Nesse novo quadro de reinvenção, a Cultura – com “C”
maiúsculo mesmo – teve um papel essencial. Porque, se nossa saúde física
depende, e muito, das descobertas da Ciência, das vacinas que estão chegando e
dos profissionais de saúde que se esmeraram e continuam se esmerando em tratar
milhares de doentes, a nossa saúde mental – e anímica – esteve nas mãos dos
bens culturais que conseguimos consumir ao longo desses meses pandêmicos.
Esteve e ainda está. E não importa se a sanidade da alma conseguiu ser mantida
maratonando séries, lendo livros ou vendo lives atrás de lives no computador. O
importante foi consumir cultura e, com ela, garantir a nossa relação com o
mundo sensível e fugaz que passamos a admirar este ano, na maioria das vezes,
apenas pelas janelas.
“Sem a cultura, e a liberdade relativa que ela pressupõe,
a sociedade, por mais perfeita que seja, não passa de uma selva”, afirmou certa
vez o escritor franco-argelino Albert Camus, coincidentemente autor de uma obra
chamada A Peste.
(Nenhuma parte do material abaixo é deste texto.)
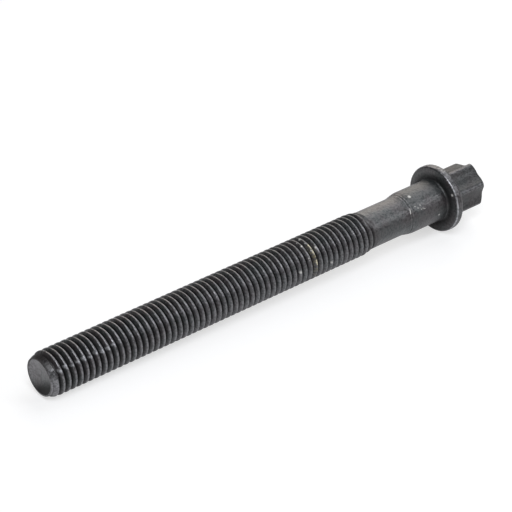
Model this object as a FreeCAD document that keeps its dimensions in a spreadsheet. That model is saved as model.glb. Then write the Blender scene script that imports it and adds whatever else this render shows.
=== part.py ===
import FreeCAD, Part
import Sketcher
import math
import os
import re

# Cylinder head bolt, one forged and thread-rolled steel piece, in millimetres.
# It is drawn standing on its point, with its axis on Z and the rim of the point at zero,
# and then laid down on a flat surface, on its flange and on the first crest of its thread.
# The threaded length is a plain cylinder over the crests of the thread.

SIZES = [
    ("reach", 110.0, "from the point to the bearing face under the head"),
    ("threadDiameter", 9.92, "over the crests of the M10 x 1.5 thread"),
    ("pointDiameter", 8.4, "outside of the rim of the point"),
    ("leadLength", 1.9, "tapered lead of the point"),
    ("pointRim", 0.35, "width of the rim round the dished end"),
    ("pointDish", 0.45, "depth of the dished end"),
    ("runOutLength", 3.4, "cone from the crests down to the waist"),
    ("waistDiameter", 8.9, "plain waist, which stretches when the bolt is tightened"),
    ("waistLength", 7.6, "parallel stretch of the waist"),
    ("shoulderTaper", 2.8, "cone from the waist up to the shoulder"),
    ("shoulderDiameter", 9.95, "centring shoulder under the head"),
    ("shoulderLength", 9.4, "parallel stretch of the shoulder, up to the bearing face"),
    ("underHeadRadius", 0.6, "fillet between the shoulder and the bearing face"),
    ("flangeDiameter", 15.8, "over the flange"),
    ("flangeWall", 1.85, "height of the outer wall of the flange"),
    ("flangeLowerRadius", 0.5, "rounding on the bearing side of the flange"),
    ("flangeUpperRadius", 0.8, "rounding on the head side of the flange"),
    ("flangeSlope", 30.0, "slope of the top of the flange, in degrees"),
    ("headHeight", 11.7, "from the bearing face to the end of the head"),
    ("lobeDiameter", 11.1, "over the six lobes of the drive"),
    ("valleyDepth", 1.2, "depth of the hollows between the lobes"),
    ("lobeRadius", 0.9, "rounding of each lobe"),
    ("endDiameter", 9.2, "flat left by the chamfer on the end of the head"),
    ("endChamfer", 30.0, "angle of that chamfer, in degrees"),
    ("endDishDiameter", 6.0, "shallow dish in the end of the head"),
    ("endDish", 0.4, "depth of that dish"),
    ("restTurn", 189.2, "turn of the lobes about the axis as the bolt lies, in degrees"),
]
LOBES = 6
SPARE = 1.0  # how far a cutting profile stands outside the metal
NEAR = 1e-4

os.makedirs("parts", exist_ok=True)
doc = FreeCAD.newDocument("cylinder_head_bolt")

sheet = doc.addObject("Spreadsheet::Sheet", "sizes")
for row, (alias, value, meaning) in enumerate(SIZES, start=1):
    sheet.set(f"A{row}", alias)
    sheet.set(f"B{row}", str(value))
    sheet.set(f"C{row}", meaning)
    sheet.setAlias(f"B{row}", alias)
doc.recompute()
aliases = {alias for alias, value, meaning in SIZES}

bolt = doc.addObject("PartDesign::Body", "head_bolt")
bolt.Label = "head_bolt"


def bound(formula):
    """The formula with each size in it written as its cell of the sheet."""
    return re.sub(r"[A-Za-z]+", lambda word: f"sizes.{word[0]}" if word[0] in aliases else word[0], formula)


def worth(formula):
    """What the formula comes to with the sizes as they are."""
    result = sheet.evalExpression(bound(formula))
    return float(getattr(result, "Value", result))


def addSketch(name, role):
    sketch = bolt.newObject("Sketcher::SketchObject", name)
    plane = next(feature for feature in bolt.Origin.OriginFeatures if feature.Role == role)
    sketch.AttachmentSupport = [(plane, "")]
    sketch.MapMode = "FlatFace"
    return sketch


def hold(sketch, kind, element, point, formula):
    """Holds one coordinate of a sketch point at a formula of the sizes."""
    if formula == "0":
        axis = -2 if kind == "DistanceX" else -1
        sketch.addConstraint(Sketcher.Constraint("PointOnObject", element, point, axis))
        return
    index = sketch.addConstraint(Sketcher.Constraint(kind, -1, 1, element, point, worth(formula)))
    sketch.setExpression(f"Constraints[{index}]", bound(formula))


def addOutline(sketch, corners):
    """A closed outline of straight lines, each corner held at its radius and its height."""
    spots = [FreeCAD.Vector(worth(radius), worth(height), 0) for radius, height in corners]
    first = sketch.GeometryCount
    for here, there in zip(spots, spots[1:] + spots[:1]):
        sketch.addGeometry(Part.LineSegment(here, there))
    for turn, (radius, height) in enumerate(corners):
        line, before = first + turn, first + (turn - 1) % len(corners)
        sketch.addConstraint(Sketcher.Constraint("Coincident", before, 2, line, 1))
        hold(sketch, "DistanceX", line, 1, radius)
        hold(sketch, "DistanceY", line, 1, height)


def turnedEdge(feature, radius, height):
    """The name of the round edge at a radius and a height."""
    spot = worth(radius), worth(height)
    for number, edge in enumerate(feature.Shape.Edges, start=1):
        curve = edge.Curve
        if isinstance(curve, Part.Circle) and abs(curve.Radius - spot[0]) < NEAR:
            if abs(curve.Center.z - spot[1]) < NEAR:
                return f"Edge{number}"
    raise SystemExit(f"no round edge at {radius}, {height}")


def addFillet(name, base, radius, height, rounding):
    fillet = bolt.newObject("PartDesign::Fillet", name)
    fillet.Base = (base, [turnedEdge(base, radius, height)])
    fillet.Radius = worth(rounding)
    fillet.setExpression("Radius", bound(rounding))
    doc.recompute()
    return fillet


# Shank and flange, turned about the axis: the thread has what the other stretches leave of the reach
shoulderStart = "reach - shoulderLength"
waistEnd = f"{shoulderStart} - shoulderTaper"
waistStart = f"{waistEnd} - waistLength"
threadEnd = f"{waistStart} - runOutLength"
flangeTop = "(reach + flangeWall)"
valleyReach = "(lobeDiameter / 2 - valleyDepth)"
coneRise = f"(flangeDiameter / 2 - {valleyReach}) * tan(flangeSlope * 1 deg)"
turned = addSketch("turned_profile", "XZ_Plane")
addOutline(
    turned,
    [
        ("0", "pointDish"),
        ("pointDiameter / 2 - pointRim", "0"),
        ("pointDiameter / 2", "0"),
        ("threadDiameter / 2", "leadLength"),
        ("threadDiameter / 2", threadEnd),
        ("waistDiameter / 2", waistStart),
        ("waistDiameter / 2", waistEnd),
        ("shoulderDiameter / 2", shoulderStart),
        ("shoulderDiameter / 2", "reach"),
        ("flangeDiameter / 2", "reach"),
        ("flangeDiameter / 2", flangeTop),
        (valleyReach, f"{flangeTop} + {coneRise}"),
        ("0", f"{flangeTop} + {coneRise}"),
    ],
)
shank = bolt.newObject("PartDesign::Revolution", "shank_and_flange")
shank.Profile = turned
shank.ReferenceAxis = (turned, ["V_Axis"])
shank.Angle = 360
doc.recompute()

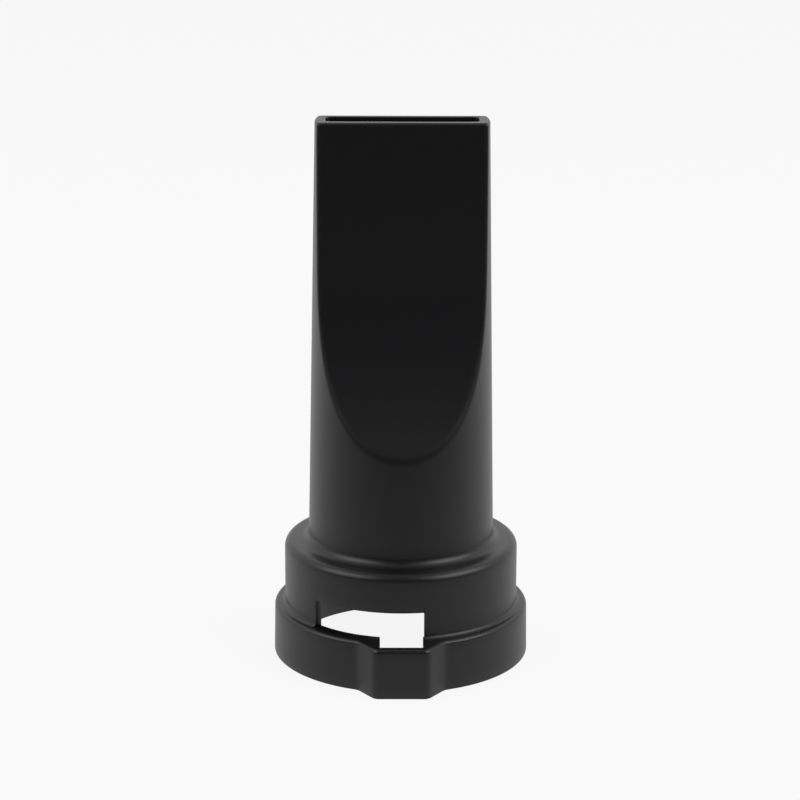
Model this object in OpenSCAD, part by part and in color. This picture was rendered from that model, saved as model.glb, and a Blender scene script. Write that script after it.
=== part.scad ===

E para que a nossa sociedade não virasse uma jângal cuja
salvação seria o ar condicionado de um shopping, consumiu-se cultura da forma
que foi possível. Os teatros, cinemas, casas de espetáculo, livrarias, estão
fechados? Caiamos, então, na virtualidade do ser e do estar, com as telas dos
computadores, tablets e celulares – eivadas da assepsia do distanciamento
social – se transformando nos novos cinemas, estantes e palcos da nova ordem.
“A música tem vocação civilizatória, porque nos ensina a
ouvir. Se a gente ouvisse mais uns aos outros, em vez de estar ressaltando
diferenças, estaríamos ressaltando semelhanças”, afirmou ao Jornal da USP o
professor Gil Jardim, maestro titular da Orquestra de Câmara da
Escola de Comunicações e Artes da USP, a Ocam. Foi pensando justamente nessa
vocação que a orquestra levou ao ar o vídeo Espero que Nomes Consigam Tocar,
uma homenagem às vítimas da covid-19 que contou com a participação do músico
Chico César.
“É também uma forma de fortalecer o vínculo entre os
cantores neste momento tão complicado, além de continuarmos cantando”, explicou
Robert Gavidia Bovadilla, um dos idealizadores do projeto.